Description of the task: Repeat the whole listing exactly.

.....

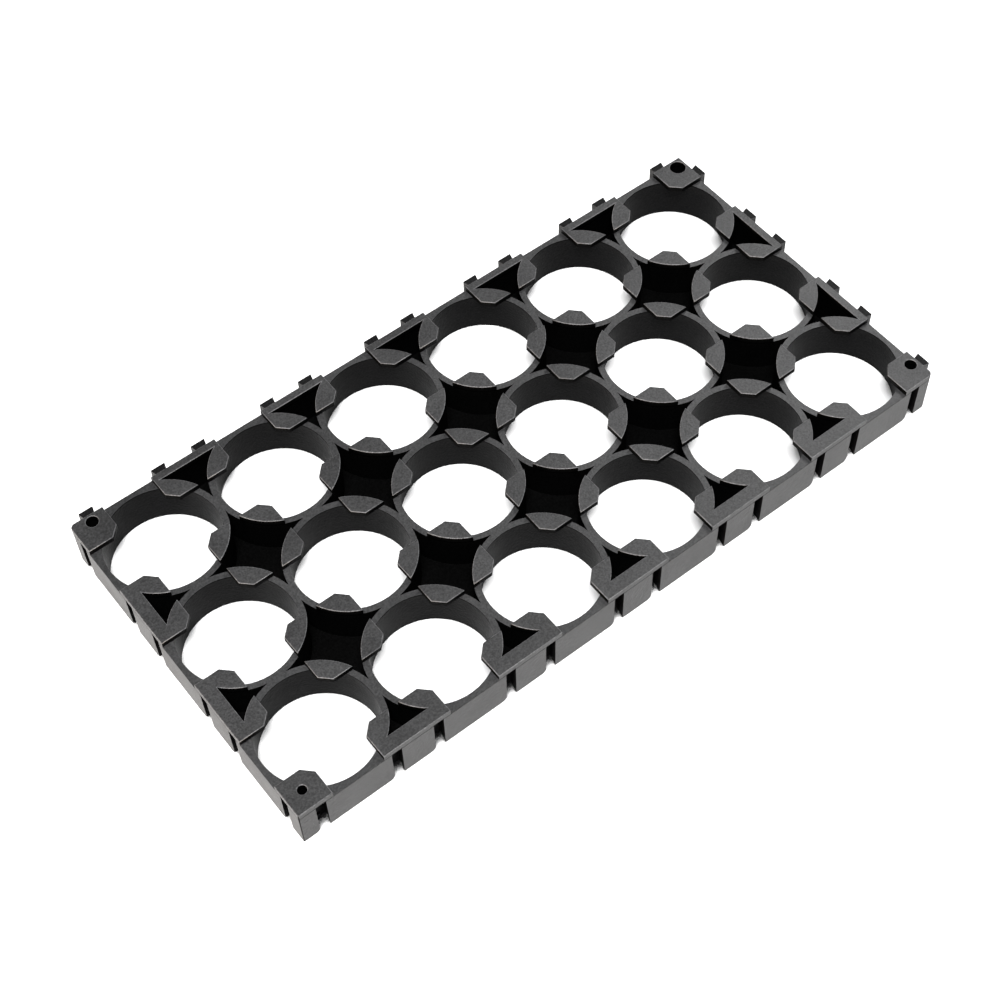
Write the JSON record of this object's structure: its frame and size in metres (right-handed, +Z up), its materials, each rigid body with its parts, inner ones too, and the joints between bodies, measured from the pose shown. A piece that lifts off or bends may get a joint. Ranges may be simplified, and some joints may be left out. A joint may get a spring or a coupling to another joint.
{
  "type": "battery cell holder bracket",
  "caption": "Rectangular moulded plastic bracket with a grid of round cell seats, stop tabs between them, and sliding dovetail slots and ribs that join it to like brackets.",
  "frame": {"origin": "centre of the body's flat underside, ribs left out", "axes": "+X along the longer row of cells towards the ribbed end, +Y across towards the ribbed long side, +Z up through the stop tabs"},
  "size_m": [0.1234, 0.0626, 0.0082],
  "materials": {
    "black_plastic": "fine spark-eroded texture, satin black"
  },
  "bodies": {
    "root": {"cell_holder_bracket": "black_plastic"}
  },
  "joints": []
}
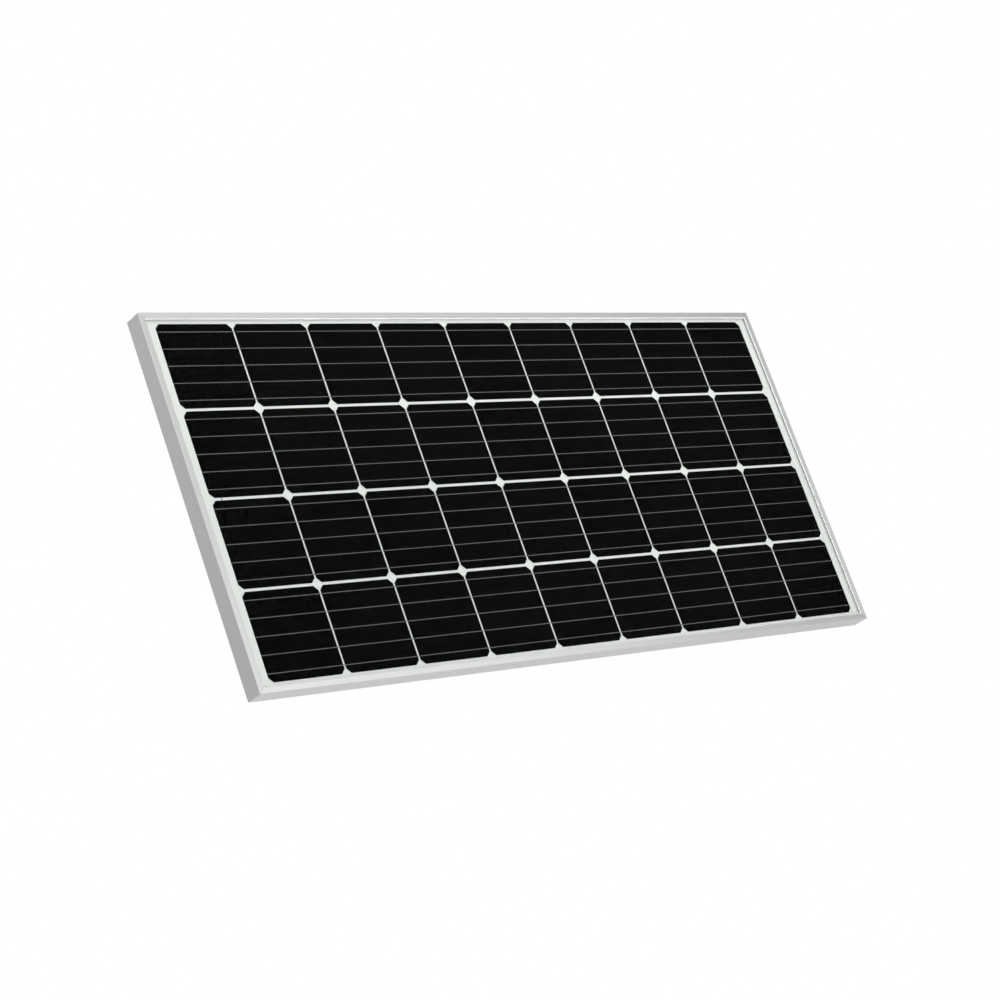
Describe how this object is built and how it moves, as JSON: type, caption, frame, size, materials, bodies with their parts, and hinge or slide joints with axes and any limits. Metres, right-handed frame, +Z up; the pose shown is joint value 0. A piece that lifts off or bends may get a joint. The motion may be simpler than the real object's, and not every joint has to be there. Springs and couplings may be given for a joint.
{
  "type": "solar panel",
  "caption": "Flat rectangular photovoltaic panel: dark chamfered cells behind glass in a silver extruded frame, with a rear junction box and two plug-ended leads.",
  "frame": {"origin": "centre of the rectangle of mounting slots, on the frame's rear mounting plane", "axes": "+X along the long side, +Z up along the short side, +Y out of the back; the sunny face looks along -Y"},
  "size_m": [1.5, 0.035, 0.68],
  "materials": {
    "anodised_aluminium": "clear-anodised extrusion, fine drawn grain, satin",
    "cast_aluminium": "die-cast, matt",
    "silicone_sealant": "light grey silicone, satin",
    "tempered_glass": "low-iron tempered glass, smooth, faint green",
    "clear_encapsulant": "clear laminated film",
    "white_encapsulant": "white laminated film",
    "mono_silicon": "near-black monocrystalline wafer, satin, with fine printed fingers",
    "tinned_ribbon": "tinned copper ribbon, satin",
    "cover_film": "white film",
    "insulation_film": "milky film",
    "backsheet": "white polymer sheet, faintly textured",
    "box_plastic": "black moulded plastic, fine spark texture",
    "gasket_rubber": "soft black rubber",
    "white_silicone": "white silicone bead",
    "stainless_steel": "bright stainless steel",
    "terminal_brass": "tinned brass, satin",
    "copper_core": "stranded copper",
    "diode_epoxy": "moulded epoxy",
    "cable_jacket": "black cross-linked jacket, satin",
    "connector_plastic": "black moulded polyamide",
    "label_film": "blank silver-grey label film"
  },
  "bodies": {
    "panel": {"backsheet": "backsheet", "bus_insulation_film": "insulation_film", "bus_ribbon_mid_tap": "tinned_ribbon", "bus_ribbon_negative": "tinned_ribbon", "bus_ribbon_positive": "tinned_ribbon", "bus_ribbon_string_links": "tinned_ribbon", "bypass_diode_1": "diode_epoxy", "bypass_diode_2": "diode_epoxy", "cable_conductors": "copper_core", "cable_gland_nuts": "box_plastic", "cable_gland_seals": "gasket_rubber", "cable_stubs": "cable_jacket", "cell_string_1": "mono_silicon", "cell_string_2": "mono_silicon", "cell_string_3": "mono_silicon", "cell_string_4": "mono_silicon", "corner_key_bottom_left": "cast_aluminium", "corner_key_bottom_right": "cast_aluminium", "corner_key_top_left": "cast_aluminium", "corner_key_top_right": "cast_aluminium", "end_cover_strip_left": "cover_film", "end_cover_strip_right": "cover_film", "eva_back": "white_encapsulant", "eva_front": "clear_encapsulant", "frame_rail_bottom": "anodised_aluminium", "frame_rail_left": "anodised_aluminium", "frame_rail_right": "anodised_aluminium", "frame_rail_top": "anodised_aluminium", "frame_sealant": "silicone_sealant", "front_glass": "tempered_glass", "junction_box_adhesive": "white_silicone", "junction_box_base": "box_plastic", "junction_box_gasket": "gasket_rubber", "junction_box_hinge_pin": "stainless_steel", "rating_label": "label_film", "tabbing_ribbon_string_1": "tinned_ribbon", "tabbing_ribbon_string_2": "tinned_ribbon", "tabbing_ribbon_string_3": "tinned_ribbon", "tabbing_ribbon_string_4": "tinned_ribbon", "terminal_mid_tap": "terminal_brass", "terminal_negative": "terminal_brass", "terminal_positive": "terminal_brass", "terminal_screws": "stainless_steel"},
    "box_lid": {"junction_box_lid": "box_plastic"},
    "lead_positive": {"cable_positive": "cable_jacket", "connector_positive_body": "connector_plastic", "connector_positive_contact": "terminal_brass", "connector_positive_nut": "connector_plastic", "connector_positive_seal": "gasket_rubber"},
    "lead_negative": {"cable_negative": "cable_jacket", "connector_negative_body": "connector_plastic", "connector_negative_contact": "terminal_brass", "connector_negative_nut": "connector_plastic", "connector_negative_seal": "gasket_rubber"}
  },
  "joints": [
    {"name": "junction_box_lid_hinge", "type": "hinge", "parent": "panel", "child": "box_lid", "pos_m": [-0.662, -0.0043, 0.064], "axis": [1, 0, 0], "range_deg": [0, 110]},
    {"name": "lead_positive_lift", "type": "hinge", "parent": "panel", "child": "lead_positive", "pos_m": [-0.578, -0.015, 0.032], "axis": [0, 0, 1], "range_deg": [0, 75]},
    {"name": "lead_negative_lift", "type": "hinge", "parent": "panel", "child": "lead_negative", "pos_m": [-0.578, -0.015, -0.032], "axis": [0, 0, 1], "range_deg": [0, 75]}
  ]
}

.....

Task result:
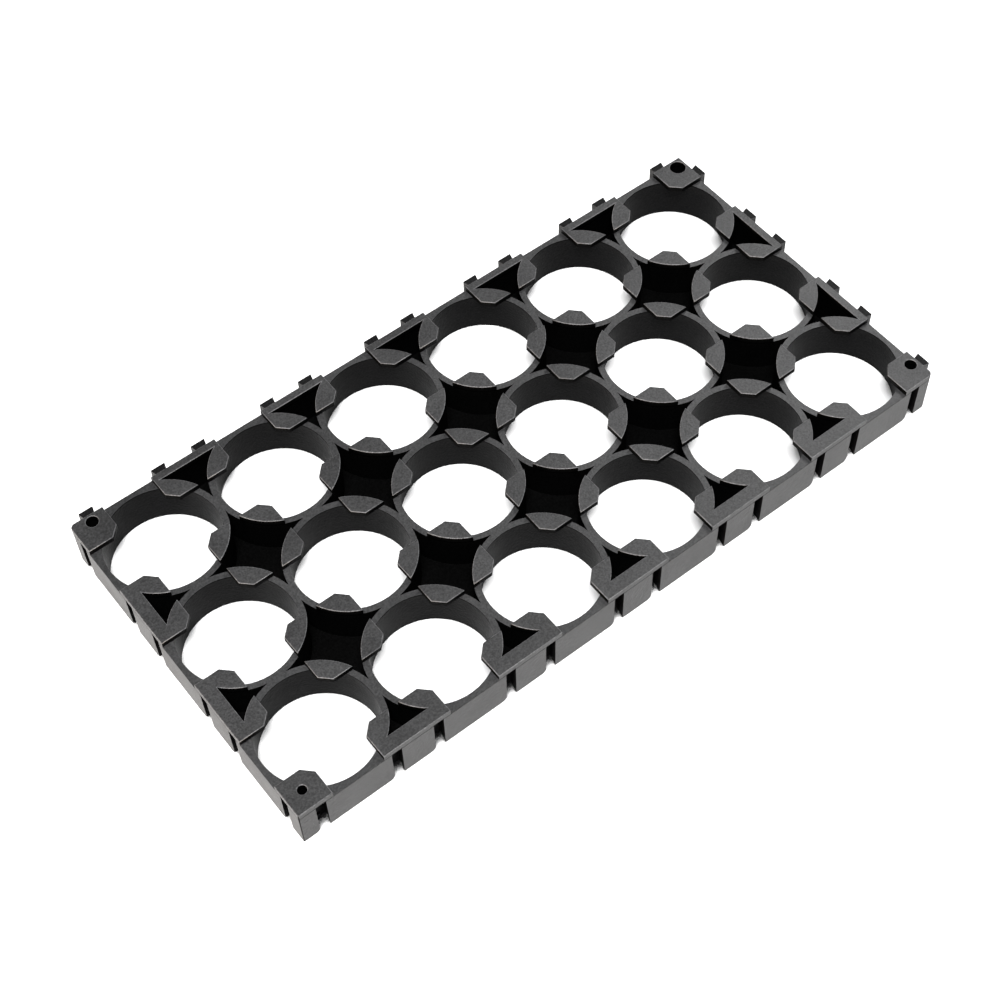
Write the JSON record of this object's structure: its frame and size in metres (right-handed, +Z up), its materials, each rigid body with its parts, inner ones too, and the joints between bodies, measured from the pose shown. A piece that lifts off or bends may get a joint. Ranges may be simplified, and some joints may be left out. A joint may get a spring or a coupling to another joint.
{
  "type": "battery cell holder bracket",
  "caption": "Rectangular moulded plastic bracket with a grid of round cell seats, stop tabs between them, and sliding dovetail slots and ribs that join it to like brackets.",
  "frame": {"origin": "centre of the body's flat underside, ribs left out", "axes": "+X along the longer row of cells towards the ribbed end, +Y across towards the ribbed long side, +Z up through the stop tabs"},
  "size_m": [0.1234, 0.0626, 0.0082],
  "materials": {
    "black_plastic": "fine spark-eroded texture, satin black"
  },
  "bodies": {
    "root": {"cell_holder_bracket": "black_plastic"}
  },
  "joints": []
}
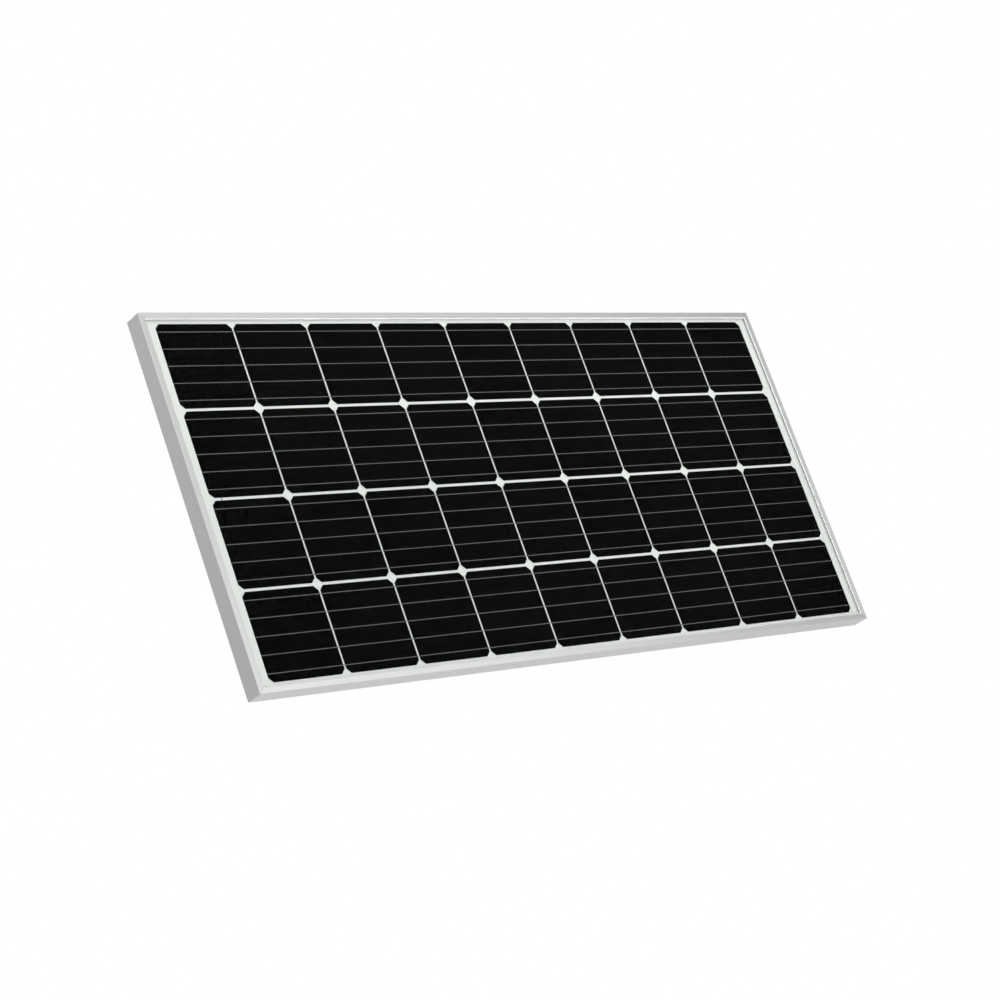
Describe how this object is built and how it moves, as JSON: type, caption, frame, size, materials, bodies with their parts, and hinge or slide joints with axes and any limits. Metres, right-handed frame, +Z up; the pose shown is joint value 0. A piece that lifts off or bends may get a joint. The motion may be simpler than the real object's, and not every joint has to be there. Springs and couplings may be given for a joint.
{
  "type": "solar panel",
  "caption": "Flat rectangular photovoltaic panel: dark chamfered cells behind glass in a silver extruded frame, with a rear junction box and two plug-ended leads.",
  "frame": {"origin": "centre of the rectangle of mounting slots, on the frame's rear mounting plane", "axes": "+X along the long side, +Z up along the short side, +Y out of the back; the sunny face looks along -Y"},
  "size_m": [1.5, 0.035, 0.68],
  "materials": {
    "anodised_aluminium": "clear-anodised extrusion, fine drawn grain, satin",
    "cast_aluminium": "die-cast, matt",
    "silicone_sealant": "light grey silicone, satin",
    "tempered_glass": "low-iron tempered glass, smooth, faint green",
    "clear_encapsulant": "clear laminated film",
    "white_encapsulant": "white laminated film",
    "mono_silicon": "near-black monocrystalline wafer, satin, with fine printed fingers",
    "tinned_ribbon": "tinned copper ribbon, satin",
    "cover_film": "white film",
    "insulation_film": "milky film",
    "backsheet": "white polymer sheet, faintly textured",
    "box_plastic": "black moulded plastic, fine spark texture",
    "gasket_rubber": "soft black rubber",
    "white_silicone": "white silicone bead",
    "stainless_steel": "bright stainless steel",
    "terminal_brass": "tinned brass, satin",
    "copper_core": "stranded copper",
    "diode_epoxy": "moulded epoxy",
    "cable_jacket": "black cross-linked jacket, satin",
    "connector_plastic": "black moulded polyamide",
    "label_film": "blank silver-grey label film"
  },
  "bodies": {
    "panel": {"backsheet": "backsheet", "bus_insulation_film": "insulation_film", "bus_ribbon_mid_tap": "tinned_ribbon", "bus_ribbon_negative": "tinned_ribbon", "bus_ribbon_positive": "tinned_ribbon", "bus_ribbon_string_links": "tinned_ribbon", "bypass_diode_1": "diode_epoxy", "bypass_diode_2": "diode_epoxy", "cable_conductors": "copper_core", "cable_gland_nuts": "box_plastic", "cable_gland_seals": "gasket_rubber", "cable_stubs": "cable_jacket", "cell_string_1": "mono_silicon", "cell_string_2": "mono_silicon", "cell_string_3": "mono_silicon", "cell_string_4": "mono_silicon", "corner_key_bottom_left": "cast_aluminium", "corner_key_bottom_right": "cast_aluminium", "corner_key_top_left": "cast_aluminium", "corner_key_top_right": "cast_aluminium", "end_cover_strip_left": "cover_film", "end_cover_strip_right": "cover_film", "eva_back": "white_encapsulant", "eva_front": "clear_encapsulant", "frame_rail_bottom": "anodised_aluminium", "frame_rail_left": "anodised_aluminium", "frame_rail_right": "anodised_aluminium", "frame_rail_top": "anodised_aluminium", "frame_sealant": "silicone_sealant", "front_glass": "tempered_glass", "junction_box_adhesive": "white_silicone", "junction_box_base": "box_plastic", "junction_box_gasket": "gasket_rubber", "junction_box_hinge_pin": "stainless_steel", "rating_label": "label_film", "tabbing_ribbon_string_1": "tinned_ribbon", "tabbing_ribbon_string_2": "tinned_ribbon", "tabbing_ribbon_string_3": "tinned_ribbon", "tabbing_ribbon_string_4": "tinned_ribbon", "terminal_mid_tap": "terminal_brass", "terminal_negative": "terminal_brass", "terminal_positive": "terminal_brass", "terminal_screws": "stainless_steel"},
    "box_lid": {"junction_box_lid": "box_plastic"},
    "lead_positive": {"cable_positive": "cable_jacket", "connector_positive_body": "connector_plastic", "connector_positive_contact": "terminal_brass", "connector_positive_nut": "connector_plastic", "connector_positive_seal": "gasket_rubber"},
    "lead_negative": {"cable_negative": "cable_jacket", "connector_negative_body": "connector_plastic", "connector_negative_contact": "terminal_brass", "connector_negative_nut": "connector_plastic", "connector_negative_seal": "gasket_rubber"}
  },
  "joints": [
    {"name": "junction_box_lid_hinge", "type": "hinge", "parent": "panel", "child": "box_lid", "pos_m": [-0.662, -0.0043, 0.064], "axis": [1, 0, 0], "range_deg": [0, 110]},
    {"name": "lead_positive_lift", "type": "hinge", "parent": "panel", "child": "lead_positive", "pos_m": [-0.578, -0.015, 0.032], "axis": [0, 0, 1], "range_deg": [0, 75]},
    {"name": "lead_negative_lift", "type": "hinge", "parent": "panel", "child": "lead_negative", "pos_m": [-0.578, -0.015, -0.032], "axis": [0, 0, 1], "range_deg": [0, 75]}
  ]
}